Ørsted Lowers Production Targets and Return Expectations from Offshore Wind Farms
Turbine utilization may have been overestimated by not taking into account "blockage and wake effects"
Ørsted shares declined after the Danish offshore wind developer warned that its internal rates of return (IRRs) may have been overestimated. Ørsted may not have fully accounted for “blockage and wake effects” which affect wind farms built offshore. Offshore winds tend to slow when approaching turbines: this is known as “blockage.” Also, offshore winds decelerate while passing through a group of turbines (i.e., wind farms) that are built adjacent to each other: this is known as a “wake effect.” These factors ultimately reduce the utilization rate of turbines (aka “load factor”): that is, the percent of time the blades rotate and generate power. Less utilization means less power produced; less production means lower revenue.


Ørsted believes the phenomena are not limited to its wind farms but impact the entire industry. The resulting, reduced output of electricity lowers the “unlevered lifecycle IRRs” of the company’s offshore wind farms from 8.0% (7.5-8.5%) to 7.5% (7.0-8.0%). Also, the lifetime load factor (“capacity factor”) for Ørsted’s 10 European projects have been cut to 48% from a range of 48-50%.

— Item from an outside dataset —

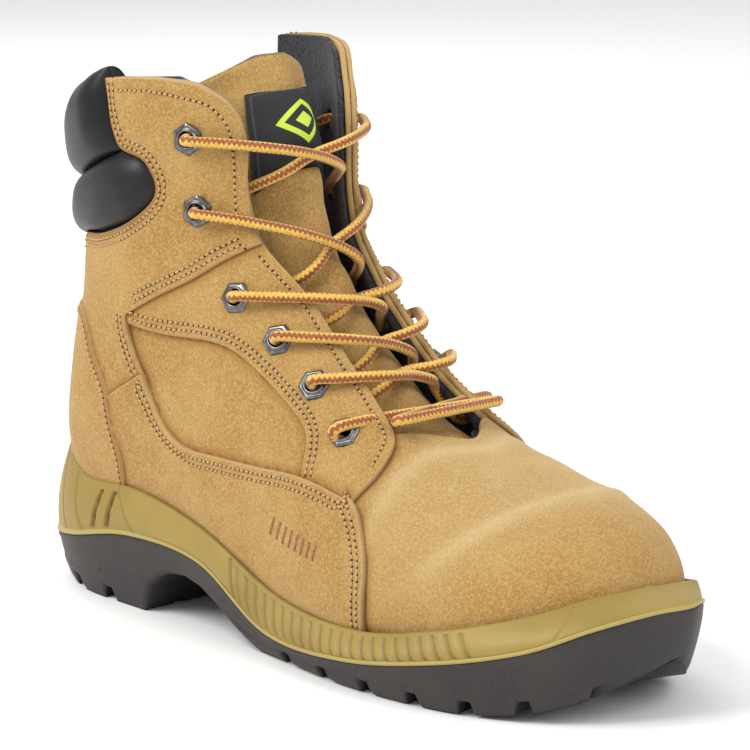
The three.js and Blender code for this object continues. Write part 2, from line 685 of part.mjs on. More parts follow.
// ---------------------------------------------------------------- heel
const roundHeel = (edge) => ({ from: () => edge, to: () => 2 * Math.PI - edge, columns: 12 });
const HEEL_SECTIONS = [12.5, 13, 14, 14.75, 15.5, COUNTER_TOP];
add(
  "heel_counter",
  onFloor(upperLayer({ ...roundHeel(COUNTER_EDGE), sections: HEEL_SECTIONS, layer: COUNTER_LAYER })),
  BOARD_FIBRE,
);
const patchSheet = upperLayer({
  ...roundHeel(1.65),
  sections: [...HEEL_SECTIONS, 17.5],
  layer: OVER_LAYER.map((h) => h + FACET_ROOM),
});
add("heel_patch", onFloor(patchSheet.intersect(throughBoot(HEEL_PATCH))), SUEDE);

// ---------------------------------------------------------------- collar
const VALLEY = 18.75; // the section of the seam between the two rolls
const ROLL_START = 1.25;
function rollHeight(section, angle) {
  const [low, high, rise] =
    section < VALLEY ? [17.1, VALLEY, ROLL_LOWER] : [VALLEY, TOP_SECTION + 0.1, ROLL_UPPER];
  const crown = Math.sqrt(Math.max(1 - ((2 * section - low - high) / (high - low)) ** 2, 0.04));
  const end = Math.min(Math.abs(angle > Math.PI ? 2 * Math.PI - angle : angle) - ROLL_START, 0.5) / 0.5;
  return [-LEATHER + 2 * FACET_ROOM, 0.8 + rise * crown * Math.sqrt(Math.max(end, 0.05))];
}
const rollBand = (sections) =>
  upperLayer({ ...roundHeel(ROLL_START), columns: 14, sections, layer: rollHeight })
    .intersect(throughBoot(PADS));
const VALLEY_GAP = 0.02;
add(
  "collar_roll_lower",
  rollBand([17.1, 17.4, 17.92, 18.45, VALLEY - VALLEY_GAP]),
  PADDING,
);
add(
  "collar_roll_upper",
  rollBand([VALLEY + VALLEY_GAP, 19, 19.4, 19.75, TOP_SECTION]),
  PADDING,
);

// ---------------------------------------------------------------- tongue
const TONGUE_SECTIONS = [8.3, 9.1, 10, 11.2, 12.5, 14, 15.6, 17.2, 18.5, 19.8, 20.4];
const TONGUE_ROOT = TOE_LINING_LAYER[0] - CUT - 2 * FACET_ROOM; // where it is sewn under the vamp
const INSIDE = SHAFT_LINING_LAYER[0] - CUT - LACE_DIAMETER / 2 - 0.6; // the lace under the flaps
const LACE_ROOM = 1.7; // between the lace and the tongue
const TONGUE_SEAT = INSIDE - LACE_DIAMETER / 2 - LACE_ROOM; // its outer face beside the throat
const TONGUE_LEAN = 11; // its top stands this far back from the flaps
const TONGUE_CROWN = 6.4; // how far it swells up between the flaps
const TONGUE_COLUMNS = 10;
const TONGUE_HALF = 33; // half width
const tongueAngle = (section) => {
  const steps = 60;
  const angles = Array.from({ length: steps }, (_, i) => (1.4 * i) / steps);
  const reach = TONGUE_HALF * alongY * Math.min(0.62 + 0.045 * (section - 8), 0.9);
  return angles.findLast((angle) => above(section, angle, TONGUE_SEAT).y <= reach) ?? angles[0];
};
const leanBack = (section) => TONGUE_LEAN * Math.max((section - 14.5) / 6, 0) ** 2;
function tongueFace(section, angle) {
  const y = Math.abs(above(section, angle, 0).y) / (19 * alongY);
  const start = Math.min(Math.max((section - 8.6) / 1.2, 0), 1);
  const crown = start * TONGUE_CROWN * Math.max(Math.cos(Math.min(y, 1) * (Math.PI / 2)), 0) ** 2;
  const root = Math.max(1 - (section - TONGUE_SECTIONS[0]) / 0.8, 0) * (TONGUE_ROOT - TONGUE_SEAT);
  return TONGUE_SEAT + root + crown - leanBack(section) * Math.cos(angle);
}
const tongueShare = { from: (s) => -tongueAngle(s), to: tongueAngle, columns: TONGUE_COLUMNS };
const TONGUE_FACE = 1.6; // its suede face, over a padded lining
add(
  "tongue",
  upperLayer({
    ...tongueShare,
    sections: TONGUE_SECTIONS,
    layer: (s, a) => [tongueFace(s, a) - TONGUE_FACE, tongueFace(s, a)],
  }),
  SUEDE,
);
add(
  "tongue_padding",
  upperLayer({
    ...tongueShare,
    sections: TONGUE_SECTIONS,
    layer: (s, a) => [tongueFace(s, a) - TONGUE, tongueFace(s, a) - TONGUE_FACE - CUT],
  }),
  TEXTILE,
);
const LABEL = 0.8;
const LABEL_SHARE = 0.6; // of the tongue's width
add(
  "tongue_label",
  upperLayer({
    from: (s) => -tongueAngle(s) * LABEL_SHARE,
    to: (s) => tongueAngle(s) * LABEL_SHARE,
    columns: TONGUE_COLUMNS * LABEL_SHARE,
    sections: [17.2, 18.5, 19.8],
    layer: (s, a) => [tongueFace(s, a) + CUT, tongueFace(s, a) + CUT + LABEL],
  }),
  LABEL_WEAVE,
);

// ---------------------------------------------------------------- eyelets
for (const side of SIDES)
  EYELETS.forEach((eyelet, i) => {
    add("eyelet_" + side.name + "_" + (i + 1), eyeletSolid(eyeletPlace(eyelet, side)), GUNMETAL);
  });

// ---------------------------------------------------------------- lace
// One lace. Each end comes up through an eyelet, crosses to the other flap's edge and goes
// under it to the next eyelet, and a bar joins the lowest two. Points are [section, angle,
// height over the skin].
const OUTSIDE = FLANGE_BASE + EYELET_FLANGE + LACE_DIAMETER / 2 + 1.1;
const UNDER_CROSSING = TONGUE_SEAT + TONGUE_CROWN + LACE_DIAMETER / 2 + 2.9;
const OVER_CROSSING = UNDER_CROSSING + LACE_DIAMETER + 0.8;
const TAIL = [
  [18.2, 1.35, INSIDE], [17.7, 1.62, INSIDE - 0.8], [17.1, 1.78, INSIDE - 2.4],
  [16.5, 1.82, INSIDE - 3], [15.9, 1.82, INSIDE - 3.2], [15.3, 1.82, INSIDE - 3.6],
  [14.8, 1.82, INSIDE - 4],
];

// From an eyelet's outside on one flap to the next eyelet's inside on the other.
function crossing(n, side) {
  const [fromSection, fromAngle] = EYELETS[n];
  const [toSection, toAngle] = EYELETS[n + 1];
  const peak = side.sign < 0 ? OVER_CROSSING : UNDER_CROSSING;
  const edge = throatAngle(toSection + 0.3 * (fromSection - toSection));
  const at = (share) => fromSection + (toSection - fromSection) * share;
  return [
    [fromSection, side.sign * fromAngle, OUTSIDE],
    [at(0.2), side.sign * fromAngle * 0.56, OUTSIDE - 0.4],
    [at(0.5), 0, peak - leanBack(at(0.5))],
    [at(0.68), -side.sign * edge * 0.78, INSIDE + 0.5],
    [at(0.86), -side.sign * (edge + toAngle) * 0.5, INSIDE],
    [toSection, -side.sign * toAngle, INSIDE],
  ];
}

function laceRoute() {
  const last = EYELETS.length - 1;
  // One end's way down, from the inside of its top eyelet to the outside of its lowest.
  const wayDown = (side) => {
    const way = [...TAIL].reverse().map(([s, a, h]) => [s, side.sign * a, h]);
    way.push([EYELETS[0][0], side.sign * EYELETS[0][1], INSIDE]);
    let here = side.sign;
    for (let n = 0; n < last; n++) {
      way.push(...crossing(n, { sign: here }));
      here = -here;
    }
    way.push([EYELETS[last][0], here * EYELETS[last][1], OUTSIDE]);
    return way;
  };
  const [section, angle] = EYELETS[last];
  const bar = [0.65, 0.33, 0, -0.33, -0.65].map((share) => [section - 0.05, share * angle, OUTSIDE + 1]);
  const points = [...wayDown(SIDES[0]), ...bar, ...wayDown(SIDES[1]).reverse()];
  return points.map((p) => above(...p));
}

// A route that is stepped point by point.
class Route extends THREE.Curve {
  constructor(points) {
    super();
    this.points = points;
  }
  getPointAt(share) {
    const at = share * (this.points.length - 1);
    const i = Math.min(Math.floor(at), this.points.length - 2);
    return this.points[i].clone().lerp(this.points[i + 1], at - i);
  }
  getPoint(share) {
    return this.getPointAt(share);
  }
  getTangentAt(share) {
    const i = Math.round(share * (this.points.length - 1));
    const before = this.points[Math.max(i - 1, 0)];
    const after = this.points[Math.min(i + 1, this.points.length - 1)];
    return after.clone().sub(before).normalize();
  }
}

const lacePoints = laceRoute();
add(
  "lace",
  solidOf(
    new THREE.ExtrudeGeometry(new THREE.Shape(circle(LACE_DIAMETER / 2, 8)), {
      steps: lacePoints.length - 1,
      extrudePath: new Route(lacePoints),
      bevelEnabled: false,
      curveSegments: 1,
    }),
  ),
  LACE_YARN,
);
for (const [side, end, next] of [
  [SIDES[0], lacePoints[0], lacePoints[1]],
  [SIDES[1], lacePoints.at(-1), lacePoints.at(-2)],
]) {
  const down = end.clone().sub(next).normalize();
  const turn = new THREE.Quaternion().setFromUnitVectors(new THREE.Vector3(0, 1, 0), down);
  const centre = end.clone().addScaledVector(down, CUT + AGLET_LENGTH / 2);
  const place = new THREE.Matrix4().compose(centre, turn, new THREE.Vector3(1, 1, 1));
  const aglet = new THREE.CylinderGeometry(AGLET_DIAMETER / 2, AGLET_DIAMETER / 2, AGLET_LENGTH, ROUND);
  add("aglet_" + side.name, placed(aglet, place), CLEAR_TIP);
}

// The origin stands under the middle of the sole.
const outline = soleRing(0, () => 0).map((p) => p.y);
boot.position.y = -(Math.min(...outline) + Math.max(...outline)) / 2;

export default boot;
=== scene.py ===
# A right-foot steel toe work boot: injected two-part sole, suede upper, padded black collar,
# tongue, hexagonal eyelets and a round braided lace.
import math

import bpy
import numpy as np
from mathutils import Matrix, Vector
from mathutils.bvhtree import BVHTree
from mathutils.geometry import delaunay_2d_cdt


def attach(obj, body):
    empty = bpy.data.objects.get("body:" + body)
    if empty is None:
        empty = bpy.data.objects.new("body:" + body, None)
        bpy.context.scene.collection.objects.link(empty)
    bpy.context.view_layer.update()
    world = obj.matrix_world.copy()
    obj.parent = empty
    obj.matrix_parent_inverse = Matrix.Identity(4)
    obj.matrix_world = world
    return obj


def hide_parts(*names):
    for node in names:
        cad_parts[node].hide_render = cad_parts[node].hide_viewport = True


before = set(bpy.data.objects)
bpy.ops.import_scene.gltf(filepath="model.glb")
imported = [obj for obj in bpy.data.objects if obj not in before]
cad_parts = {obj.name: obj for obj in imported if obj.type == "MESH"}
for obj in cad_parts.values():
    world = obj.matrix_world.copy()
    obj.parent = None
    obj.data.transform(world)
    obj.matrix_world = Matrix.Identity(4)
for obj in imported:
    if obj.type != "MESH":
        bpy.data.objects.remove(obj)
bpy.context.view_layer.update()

# ---------------------------------------------------------------- camera and studio
# A pale floor under a bright, even sky, with one large soft light over the toe's outer side,
# and a long lens that looks down a little at the outer side and the toe.
MM = 0.001
LOOK_AT = Vector((2, 2, 90)) * MM
AZIMUTH, ELEVATION = math.radians(47), math.radians(12)
DISTANCE = 1.36
camera = bpy.data.objects.new("camera", bpy.data.cameras.new("camera"))
bpy.context.scene.collection.objects.link(camera)
view_back = Vector((math.sin(AZIMUTH) * math.cos(ELEVATION),
                    -math.cos(AZIMUTH) * math.cos(ELEVATION), math.sin(ELEVATION)))
camera.location = LOOK_AT + DISTANCE * view_back
camera.rotation_mode = "QUATERNION"
camera.rotation_quaternion = (-view_back).to_track_quat("-Z", "Y")
camera.data.lens = 188.6
camera.data.sensor_width = 36
camera.data.shift_x = 0.0053
camera.data.shift_y = 0.0067
bpy.context.scene.camera = camera
bpy.context.scene.view_settings.view_transform = "Standard"


def soft_light(name, place, size, power, colour=(1, 1, 1)):
    """A square area light at a place, turned to the middle of the boot."""
    data = bpy.data.lights.new(name, "AREA")
    data.size = size
    data.energy = power
    data.color = colour
    light = bpy.data.objects.new(name, data)
    bpy.context.scene.collection.objects.link(light)
    light.location = place
    light.rotation_mode = "QUATERNION"
    light.rotation_quaternion = (LOOK_AT - Vector(place)).to_track_quat("-Z", "Y")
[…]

Nonetheless, Ørsted’s CEO Henrik Poulsen believes that it's a “relatively small adjustment.” Poulsen thinks the finding will not affect Ørsted's long-term production targets and its goal of attaining the average return on capital employed of 10% from 2019 to 2025. Ørsted CFO Marianne Wiinholt was optimistic: “This is not a a major setback for the industry at all. The industry will still grow. We are [still] more competitive than gas or coal.”
But a decline in capacity factor of 2% per turbine could be a pretty big deal for offshore facilities. Wind farms enter into power purchase agreements (PPAs) for 15-20 years and may operate for 20-25 years without being repowered. If you assume that a large offshore wind turbine like GE’s Haliade-X can be utilized 50% of the time operating in the North Sea or off Jersey Shore in the Atlantic Ocean, the amount is about 2,104 MWh (2% x 12-MW x 365.25 days x 24 hours). At about $84.23/MWh, which was the price cap in Massachusetts’s most recent offshore wind tender, that translates to $180,000 per turbine ($84.23/MWh x 2,104 MWh) in lost revenue. For a wind park the size of New Jersey’s 1.1-GW Ocean Wind Project, which would feature 91 GE Haliade-X turbines, the amount of the power production lost is 192,000 MWh; the revenue loss is ~$16.2 million per year or $363 million over the project’s lifecycle.


That’s a lot of electricity that never made it to the grid. As the build-out of offshore facilities continues and wind farms are built adjacent to each other, these "blockage and wake effects" could multiply. Power production could be hampered as offshore wind farms are built in close proximity to each other.
In the end, it’s a “reality check” and the bottom line will be impacted. Ørsted announced that job cuts may eventually be necessary in fiscal years 2020 through 2022.